Allen v. Cooper - 895 F.3d 337 (4th Cir. 2018)

Rule:

A state, its agencies, and its officials acting in their official capacities cannot be sued in federal court without their consent. A state must expressly consent to suit in federal court to waive its immunity under the Eleventh Amendment.

Facts:

Frederick Allen, a videographer, and Nautilus Productions, LLC, Allen's video production company, commenced the present action, alleging that North Carolina, its agencies, and its officials violated Allen's copyrights by publishing video footage and a still photograph that Allen took of the 18th-century wreck of a pirate ship that sank off the North Carolina coast.
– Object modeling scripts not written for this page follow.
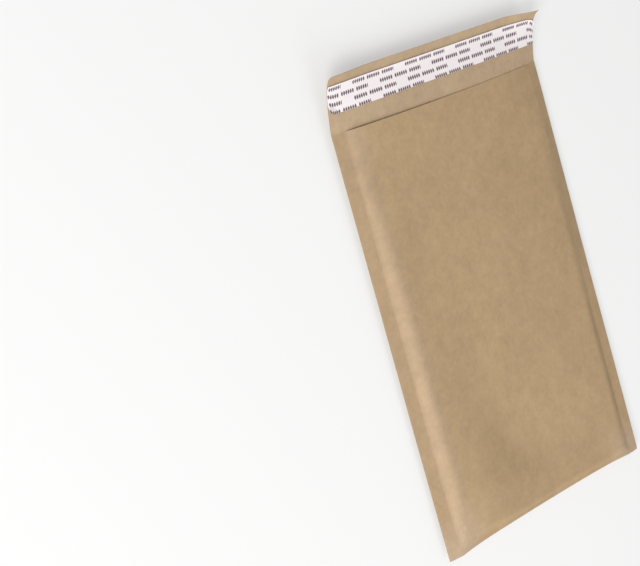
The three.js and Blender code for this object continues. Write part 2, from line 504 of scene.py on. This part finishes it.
class Finish:
    """A material and the nodes it is made of."""

    def __init__(self, name, kind=bpy.data.materials):
        self.material = kind.new(name)
        self.material.use_nodes = True
        self.tree = self.material.node_tree
        self.tree.nodes.clear()

    def node(self, kind, settings, sockets, output=0):
        """A new node, with its settings made first and then its sockets' values or links."""
        made = self.tree.nodes.new(kind)
        for name, value in settings.items():
            setattr(made, name, value)
        for name, value in sockets.items():
            if isinstance(value, Value):
                self.tree.links.new(value.socket, made.inputs[name])
            else:
                made.inputs[name].default_value = value
        return Value(self, made.outputs[output] if made.outputs else None)

    def maths(self, operation, a, b=0.0):
        return self.node("ShaderNodeMath", {"operation": operation}, {0: a, 1: b})

    def flat_mm(self):
        """Place on the flat sheet, in mm."""
        return self.node("ShaderNodeUVMap", {"uv_map": "flat_mm"}, {})

    def parted(self, vector):
        """A vector's X. Its Y is this value's output of that name."""
        return self.node("ShaderNodeSeparateXYZ", {}, {0: vector})

    def stretched(self, vector, scale):
        return self.node("ShaderNodeMapping", {}, {"Vector": vector, "Scale": scale})

    def cloud(self, vector, scale=1.0, detail=2.0):
        """Soft noise from 0 to 1, about one half in the middle."""
        sockets = {"Vector": vector, "Scale": scale, "Detail": detail}
        return self.node("ShaderNodeTexNoise", {}, sockets, "Fac")

    def part_of(self, value, start, end):
        """0 where value is at start, 1 at end, with a smooth change between."""
        sockets = {"Value": value, "From Min": start, "From Max": end}
        return self.node("ShaderNodeMapRange", {"interpolation_type": "SMOOTHSTEP"}, sockets)

    def mixed(self, share, first, second):
        """Two colours mixed. The Mix node's colour sockets are its inputs 6 and 7 and its output 2."""
        return self.node("ShaderNodeMix", {"data_type": "RGBA"}, {0: share, 6: first, 7: second}, 2)

    def lightened(self, color, factor):
        """color times a number that changes over the surface."""
        color = color if isinstance(color, Value) else color[:3]
        settings = {"operation": "SCALE"}
        return self.node("ShaderNodeVectorMath", settings, {0: color, "Scale": factor})

    def surface(self, sockets):
        shader = self.node("ShaderNodeBsdfPrincipled", {}, sockets)
        self.node("ShaderNodeOutputMaterial", {}, {"Surface": shader})
        return self.material


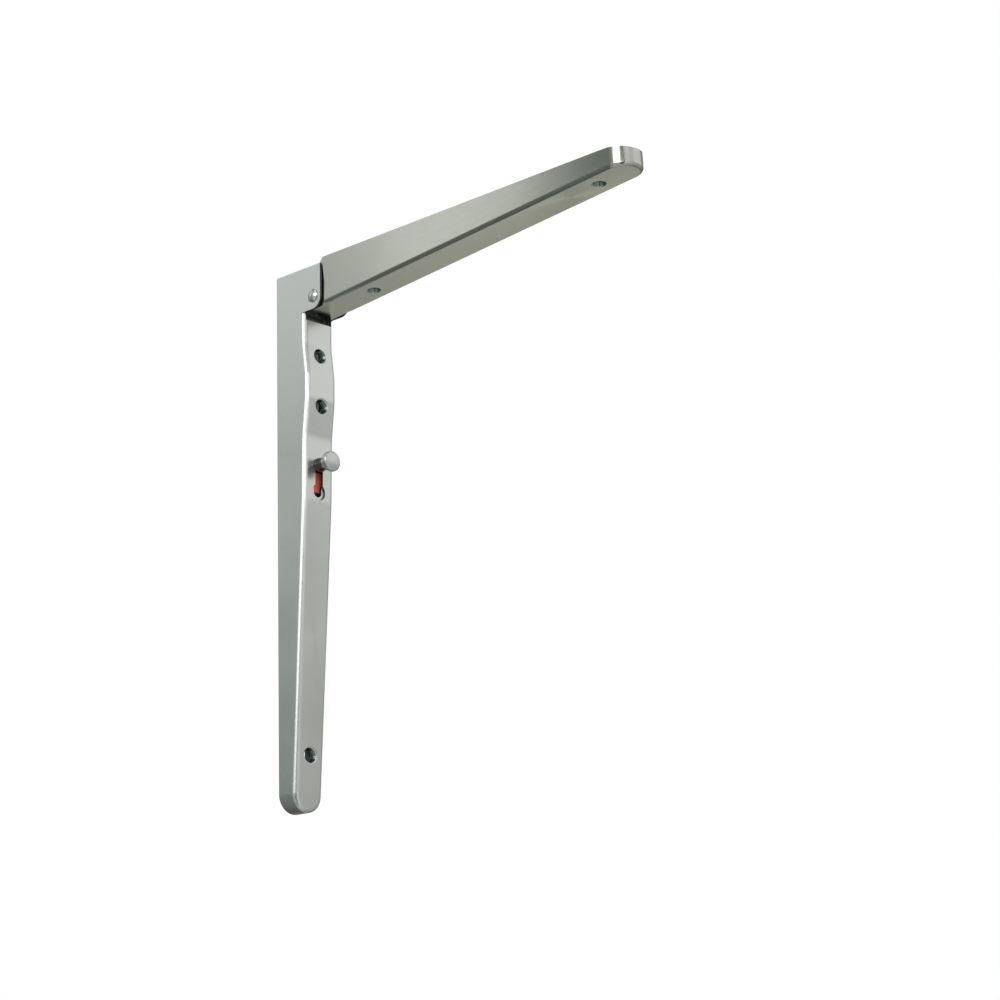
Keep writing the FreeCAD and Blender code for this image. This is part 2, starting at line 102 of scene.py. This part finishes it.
# Node helpers
class Graph:  # a material's or world's node tree with short calls
    def __init__(self, owner):
        owner.use_nodes = True
        self.tree = owner.node_tree
        self.tree.nodes.clear()

    def add(self, kind, settings=None, **inputs):
        node = self.tree.nodes.new(kind)
        for name, value in (settings or {}).items():
            setattr(node, name, value)
        for name, value in inputs.items():
            self.feed(node, name.replace("_", " "), value)
        return node

    def feed(self, node, socket, value):
        target = node.inputs[socket]
        if isinstance(value, bpy.types.NodeSocket):
            self.tree.links.new(value, target)
        else:
            target.default_value = value

    def ramp(self, factor, stops):
        node = self.add("ShaderNodeValToRGB", Fac=factor)
        ramp = node.color_ramp
        while len(ramp.elements) < len(stops):
            ramp.elements.new(0.5)
        for element, (position, color) in zip(ramp.elements, stops):
            element.position = position
            element.color = (*color, 1)
        return node.outputs["Color"]

    def math(self, operation, a, b):
        node = self.add("ShaderNodeMath", {"operation": operation})
        self.feed(node, 0, a)
        self.feed(node, 1, b)
        return node.outputs[0]

    def mixed(self, factor, first, second):
        node = self.add("ShaderNodeMixShader")
        for i, value in enumerate((factor, first.outputs[0], second.outputs[0])):
            self.feed(node, i, value)
        return node

    def rerange(self, value, low, high, toLow, toHigh):
        node = self.add("ShaderNodeMapRange", Value=value, From_Min=low, From_Max=high)
        self.feed(node, "To Min", toLow)
        self.feed(node, "To Max", toHigh)
        return node.outputs["Result"]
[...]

Allen and Nautilus obtained the rights to create the footage and photograph through a permit issued by North Carolina to the ship's salvors, and Allen subsequently registered his work with the U.S. Copyright Office. Allen and Nautilus also sought to declare unconstitutional a 2015 state law — N.C. Gen. Stat. § 121-25(b), which provided that photographs and video recordings of shipwrecks in the custody of North Carolina were public records). According to Allen and Nautilus claim, the state law was enacted in bad faith to provide the State with a defense to their federal copyright infringement action. North Carolina filed a motion to dismiss under Federal Rules of Civil Procedure 12(b)(1) and 12(b)(6), asserting sovereign immunity under the Eleventh Amendment, qualified immunity, and legislative immunity. The district court rejected North Carolina's claims of immunity, and North Carolina filed the present interlocutory appeal. 

Issue:

Was North Carolina entitled to sovereign immunity under the Eleventh Amendment, qualified immunity, and legislative immunity? 

Answer:

Yes.

Conclusion:

The court reversed the district court’s decision, holding that Congress did not validly abrogate the State's Eleventh Amendment immunity with the enactment of the Copyright Remedy Clarification Act. Moreover, although plaintiff contended that state officials conspired to convert his copyrighted works into public documents through the enactment of N.C. Gen. Stat. § 121-25(b), the only actual conduct alleged in furtherance of the conspiracy - that the officers wrote, caused to be introduced, lobbied for passage of, and obtained passage of § 121-25(b) - was quintessentially legislative in nature and fell within the scope of legislative immunity.